L'altro è colui il quale può far specchiare l'autore, in un gioco di rimandi: lì egli può conoscersi, nella misura in cui scrivendo si racconta e raccontandosi si specchia empaticamente nella lettura dell'estraneo. È così che si possono varcare terre desolate, percorsi impervi, tortuose scalinate verso la scoperta dei propri limiti e delle proprie velleità.

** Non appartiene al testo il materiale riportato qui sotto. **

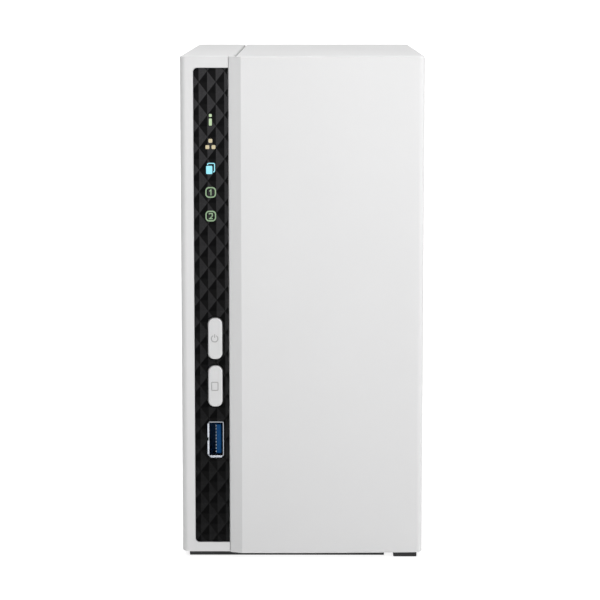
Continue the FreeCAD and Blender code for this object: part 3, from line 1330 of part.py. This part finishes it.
def drive_tray(x):
    """Plastic tray: two side rails, a top bridge and a pull handle."""
    half = DRIVE_THICK / 2 - 1.0
    left = x - half
    right = x + half
    low = DRIVE_BOTTOM_Z + 10.0
    front_y = DRIVE_FRONT_Y - TRAY_THICK
    rear_y = DRIVE_REAR_Y + TRAY_THICK
    top = DRIVE_TOP_Z
    front = box(left, right, front_y, DRIVE_FRONT_Y - FIT_GAP, low, TRAY_TOP_Z - 6.0)
    rear = box(left, right, DRIVE_REAR_Y + FIT_GAP, rear_y, low, TRAY_TOP_Z - 6.0)
    bridge = box(left, right, front_y, rear_y, top + 0.8, top + 3.0)
    grip = box(left, right, -38.0, 14.0, TRAY_TOP_Z - 2.4, TRAY_TOP_Z)
    legs = [box(left, right, y, y + 2.4, top + 2.5, TRAY_TOP_Z - 0.5) for y in (-38.0, 11.6)]
    windows = [box(left + 4, right - 4, y0, y1, top, top + 4) for y0, y1 in
               ((DRIVE_FRONT_Y + 8, -42), (-34, 8), (18, DRIVE_REAR_Y - 8))]
    tray = join([front, rear, bridge, grip] + legs).cut(group(windows))
    holes = []
    for z in DRIVE_SCREW_Z:
        holes.append(rod_y(1.7, x, DRIVE_FRONT_Y - 5, DRIVE_FRONT_Y + 1, z))
        holes.append(rod_y(1.7, x, DRIVE_REAR_Y - 1, DRIVE_REAR_Y + 5, z))
        holes.append(rod_y(3.3, x, DRIVE_FRONT_Y - 5, DRIVE_FRONT_Y - 0.7, z))
        holes.append(rod_y(3.3, x, DRIVE_REAR_Y + 0.7, DRIVE_REAR_Y + 5, z))
    return tray.cut(group(holes))


def drive_screws():
    """Low-head screws through the tray rails into both sides of each drive."""
    screws = []
    for x in DRIVE_X:
        for z in DRIVE_SCREW_Z:
            for side, seat in ((-1, DRIVE_FRONT_Y - 0.7), (1, DRIVE_REAR_Y + 0.7)):
                inner = seat - side * 3.4
                outer = seat + side * 1.0
                shank = rod_y(1.4, x, min(inner, seat), max(inner, seat), z)
                head = rod_y(3.0, x, min(seat, outer), max(seat, outer), z)
                slot = box_along(outer, outer - side * 0.6, x - 1.6, x + 1.6, z - 0.3, z + 0.3)
                screws.append(join([shank, head]).cut(slot))
    return group(screws)


def cage_windows():
    """Air windows through the cage walls."""
    side = CAGE_WINDOW
    cuts = []
    for row in range(5):
        z0 = 24.0 + 26.0 * row
        for column in range(4):
            y0 = -58.0 + 24.5 * column
            cuts.append(box(CAGE_LEFT - 1, CAGE_RIGHT + 1, y0, y0 + side, z0, z0 + side))
        for x0 in (-15.0, 16.0):
            cuts.append(box(x0, x0 + side, CAGE_FRONT_Y - 1, CAGE_REAR_Y + 1, z0, z0 + side))
    return cuts


def cage_foot(wall_y, tip_y):
    """Angle under an end wall: a strip down to the floor and a flange that is screwed to it."""
    sheet = CAGE_SHEET
    x0 = CAGE_LEFT + 2
    inner_y = wall_y + math.copysign(sheet, wall_y - tip_y)
    strip = box(x0, CAGE_FOOT_END_X, min(wall_y, inner_y), max(wall_y, inner_y), FLOOR_Z, CAGE_WALL_Z)
    flange = box(x0, CAGE_FOOT_END_X, min(wall_y, tip_y), max(wall_y, tip_y), FLOOR_Z, FLOOR_Z + sheet)
    holes = [rod_z(1.6, x, y, FLOOR_Z - 1, FLOOR_Z + 3) for x, y in CAGE_FEET]
    return join([strip, flange]).cut(group(holes))


def drive_cage():
    """Sheet steel cage: two side walls, a divider and two end walls, each a flat sheet, and two feet."""
    y0 = CAGE_FRONT_Y
    y1 = CAGE_REAR_Y
    sheet = CAGE_SHEET
    divider = sum(DRIVE_X) / 2 - sheet / 2
    inner = (y0 + sheet, y1 - sheet)
    walls = [box(CAGE_LEFT, CAGE_LEFT + sheet, *inner, CAGE_WALL_Z, CAGE_TOP_Z),
             box(CAGE_RIGHT - sheet, CAGE_RIGHT, *inner, CAGE_WALL_Z, CAGE_TOP_Z),
             box(divider, divider + sheet, *inner, CAGE_WALL_Z + 2, CAGE_TOP_Z - 4),
             box(CAGE_LEFT, CAGE_RIGHT, y0, y0 + sheet, CAGE_WALL_Z, CAGE_TOP_Z),
             box(CAGE_LEFT, CAGE_RIGHT, y1 - sheet, y1, CAGE_WALL_Z, CAGE_TOP_Z)]
    windows = group(cage_windows())
    feet = [cage_foot(y0, y0 - CAGE_FLANGE), cage_foot(y1, y1 + CAGE_FLANGE)]
    return group([wall.cut(windows) for wall in walls] + feet)


def cage_screws():
    return group([screw_z(x, y, FLOOR_Z + CAGE_SHEET, 1.2, 2.6, 2.5) for x, y in CAGE_FEET])


# ---------------------------------------------------------------------- build

def all_nodes():
    nodes = {
        "left_shell": left_shell(),
        "front_strip": front_strip(),
        "status_light_pipe": light_pipe(status_symbol, STATUS_Z),
        "network_light_pipe": light_pipe(network_symbol, NETWORK_Z),
        "usb_copy_light_pipe": light_pipe(copy_symbol, COPY_LIGHT_Z),
        "drive_1_light_pipe": light_pipe(drive_one_symbol, DRIVE_ONE_Z),
        "drive_2_light_pipe": light_pipe(drive_two_symbol, DRIVE_TWO_Z),
        "front_lamps": front_lamps(),
        "power_button": button(POWER_BUTTON_Z, power_symbol(POWER_BUTTON_Z)),
        "copy_button": button(COPY_BUTTON_Z, square_symbol(COPY_BUTTON_Z)),
        "tact_switches": tact_switches(),
        "front_usb_shell": front_usb_shell(),
        "front_usb_insert": usb_insert(FRONT_USB_Z, FRONT_USB_MOUTH_Y, 1),
        "front_usb_contacts": group(usb_contacts(FRONT_USB_Z, FRONT_USB_MOUTH_Y, 1, 9)),
        "base_strips": base_strips(),
        "case_cover": case_cover(),
        "cover_feet": cover_feet(),
        "rear_panel": rear_panel(),
        "panel_screws": panel_screws(),
        "thumbscrew": thumbscrew(),
        "rear_usb_shells": rear_usb_shells(),
        "rear_usb_inserts": rear_usb_inserts(),
        "rear_usb_contacts": rear_usb_contacts(),
        "rj45_shell": rj45_shell(),
        "rj45_insert": rj45_insert(),
        "rj45_contacts": rj45_contacts(),
        "dc_jack": dc_jack(),
        "dc_pin": dc_pin(),
        "reset_switch": reset_switch(),
        "reset_button": reset_button(),
        "fan_frame": fan_frame(),
        "fan_stator": fan_stator(),
        "fan_impeller": fan_impeller(),
        "fan_screws": fan_screws(),
        "fan_lead": fan_lead(),
        "fan_plug": fan_plug(),
        "main_board": main_board(),
        "board_screws": board_screws(),
        "soc_chip": soc_chip(),
        "thermal_pad": thermal_pad(),
        "heatsink": heatsink(),
        "memory_chips": memory_chips(),
        "controller_chips": controller_chips(),
        "inductors": inductors(),
        "capacitors": capacitors(),
        "coin_cell": coin_cell(),
        "cell_holder": cell_holder(),
        "buzzer": buzzer(),
        "backplane": backplane(),
        "backplane_screws": backplane_screws(),
        "link_socket": link_socket(),
        "sata_sockets": sata_sockets(),
        "drive_cage": drive_cage(),
        "cage_screws": cage_screws(),
        "drive_screws": drive_screws(),
    }
    for index, x in enumerate(DRIVE_X):
        number = str(index + 1)
        nodes["drive_" + number + "_body"] = drive_body(x)
        nodes["drive_" + number + "_lid_and_board"] = group([drive_lid(x), drive_board(x)])
    return nodes


def main():
    os.makedirs("parts", exist_ok=True)
    nodes = all_nodes()
    nodes["drive_trays"] = group([drive_tray(x) for x in DRIVE_X])
    for name, shape in nodes.items():
        if not shape.isValid():
            print("invalid shape", name)
        shape.exportStep("parts/" + name + ".step")
        print(name, len(shape.Solids), "solids", round(shape.Volume, 1), "mm3")
    whole = Part.makeCompound(list(nodes.values())).BoundBox
    print("nodes", len(nodes))
    print("size", round(whole.XLength, 2), round(whole.YLength, 2), round(whole.ZLength, 2))


main()
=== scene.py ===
import bpy
import json
import math
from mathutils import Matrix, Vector

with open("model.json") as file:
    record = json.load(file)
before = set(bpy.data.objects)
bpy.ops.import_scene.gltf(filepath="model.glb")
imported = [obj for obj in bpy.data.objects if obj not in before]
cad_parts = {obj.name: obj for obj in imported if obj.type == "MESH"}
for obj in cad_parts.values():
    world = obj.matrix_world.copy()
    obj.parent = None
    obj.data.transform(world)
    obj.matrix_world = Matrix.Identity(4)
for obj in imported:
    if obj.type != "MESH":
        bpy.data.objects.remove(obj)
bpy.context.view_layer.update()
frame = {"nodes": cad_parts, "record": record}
NODES = frame["nodes"]

MM = 0.001

# Camera: a long lens in front of the unit, a little above its top and tipped down
CAMERA_PLACE = Vector((0.00225, -0.9640, 0.2170))
CAMERA_TIP = math.radians(7.616)
CAMERA_TURN = math.radians(0.2012)
CAMERA_LENS = 144.43
CAMERA_SENSOR = 36.0

# Studio: a glowing floor, broad soft lamps (direction, strength) and two softboxes
FLOOR_HALF = 60.0
FLOOR_GLOW = 0.8
FLOOR_TONE = 0.4
WORLD_GLOW = 0.01
LAMP_ANGLE = math.radians(50)
BACK_LAMP = ((0.0, -0.7, -1.0), 2.54)
FRONT_LAMP = ((0.0, 0.35, -1.0), 1.06)

# Softboxes: place, target, size, energy and spread in degrees
FRONT_CENTRE = (0.0, -0.08, 0.12)
STRIP_SOFTBOX = ((0.07, -0.30, 0.33), FRONT_CENTRE, (0.36, 0.1), 0.153, 100)
RIGHT_SOFTBOX = ((0.6, -0.5, 0.25), FRONT_CENTRE, (0.4, 0.5), 2.23, 180)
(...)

Non trova risposta chi parla a se stesso
e ottuse domande acuiscon l'eccesso; 
rinnova il rancore per tanto silenzio
e porta tristezza spalanca l'assenzio. 

Senza più l'Altro rimane lo specchio, 
con meno ritorni si viaggia parecchio;
non sono pensieri che oscurano il volto,
ma il loro vagare perenne e irrisolto. 
(da Soliloquio, pag. 25)

Chi sono io? Cosa posso rivendicare? Qual è la mia collocazione? E al contempo chi siete voi? Potete sentirmi? Sono queste le domande che Stefano sottintende e porta con sé, come uno stendardo. L'unica grande pretesa di questi quesiti è la verità, che è vera già nel momento in cui ci si impegna a cercarla. 

Mi affido alla carta 
e la lascio parlare,
come un'altra Babele
tra milioni di voci
che piovono stanche
dalle torri d'avorio,
dopo aver rigirato,
frottole impazzite,
nella vuota schiera
di una verità per finta:
parole incomprensibili
da rileggere al silenzio
della prossima pagina.
(Babele su carta, pag. 35)

La poesia è un tumulto di sinestesie che prendono forma di parole sulla carta e che, in questa evoluzione, diventano incomprensibili: possono coglierle veramente solo i puri di cuore, i sensibili.
La poesia, che è poesia-per-gli-altri, si mostra allora selettiva nella misura in cui già in se stessa si trova la codifica che la protegge. Non si tratta, però, di mera selezione (Ricordate? Tutti sono invitati a questo banchetto!), ma di semplice e giusta premura nel salvaguardare il proprio io: è come se il poeta dicesse "Mi racconto solo a chi può capire". Egli cerca se stesso, è vero. Ma non può sopportare che l'altro si appropri di sé, scacciando il compromesso empatico.

Mi volto,
mi guardo, 
presto attenzione
a ciò che è importante:
l'immagine ambigua
che lo specchio alle spalle
riflette in quell'altro,
che sfido a duello.
Sparo alla cieca
un colpo impazzito
verso lo specchio,
verso me stesso,
moltiplicato
davanti per dietro,
rifratto in un loop
che converge nel mezzo.

È questione di rispetto:
non sopporto
chi mi osserva
di nascosto.
(Ri-spettro, pag. 29)


Ed è così che ogni poesia diventa una piccola narrazione, immagini che il lettore elabora e che passano, inerpicandosi, per l'anima del poeta. Il luogo della poesia è il luogo in cui rifugiarsi quando si cercano le risposte. Eppure il poeta non ne trova! Quasi sul finire, infatti, in una poesia recita: "Il mio posto/è verso un forse". E, in un'altra poesia, "Da una parte all'altra/del mio essere uno,/sono sempre imperfetto [...]". La ricerca dell'artista non si ferma, anche dopo il completamento di un'opera. Perché l'arte è curiosità, domanda, richiesta. Questo desiderio di ricerca continua che ci accomuna all'autore non può che farci sperare di sentire ancora la voce di questo giovanissimo poeta, che si fa spazio a spalle larghe in un campo certamente non facile da percorrere, mostrando una delicata sensibilità e una ambiziosa tenacia.